Folding humans back into nature.
Revisiting the mind/body split.
Human subjectivity.
Sacredness of the body and taboo of cutting the flesh.
Posthumanism as humanism.

The trick is to write it from a non-anthropocentric position, which will be difficult. Perhaps in attempting to do this I need to try to pretend I’m not human and write an alternate story and then afterwards re-work it to make it somewhere in between so that it doesn’t sound corny.



As an aside… The focus on ‘digital technologies,’ while relevant for contemporary discussions of technologies, reduces discussion of contemporary computer technologies to notions of ‘digitisation’ – ie. The process of making things into digits to be processable by a computer as information. This is a reductive approach that sees all elements involved in this process as information. We perhaps need to bring back some of the approach that was used by early philosophers of technology to broaden the understanding of contemporary technologies to be less about digitisation and more inclusive of form. Is this possible? When a voice is translated into digital code then into a beam of light, how can we see the organic/natural within this process? The question is, how do we extend back/towards the organic in this process without the taint of artificiality? Do we need to naturalise numbers and, if so, naturalise language (as the abstraction of thought) and isn’t this, as the product of our thoughts and muscles (voicebox), and breath, already natural? How can we naturalise numbers to allow this to be an organic process? Is this necessary? How corporeal can abstraction be?
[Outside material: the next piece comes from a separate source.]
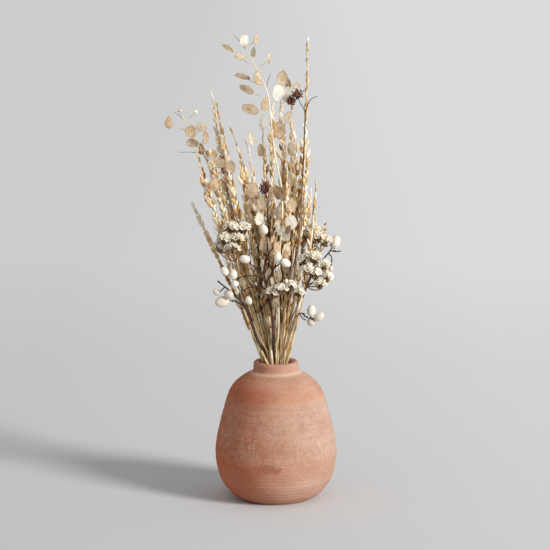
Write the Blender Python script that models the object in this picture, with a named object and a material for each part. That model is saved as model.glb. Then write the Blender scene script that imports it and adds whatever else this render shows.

There is reason here to look back to the beginnings of counting and mathematics but I think it might be outside the scope of my project to go far down this route.  To even propose the notion of naturalising numbers asks so many questions that it’s not relevant to deal with this here.

Also, there is a question in using this title that relates to the relationship of posthumanism to capital, but again this may be outside the scope of the project since it then requires a discussion of industrialism, consumerism, exchange relations within society and whether technology is necessarily related to this whole area.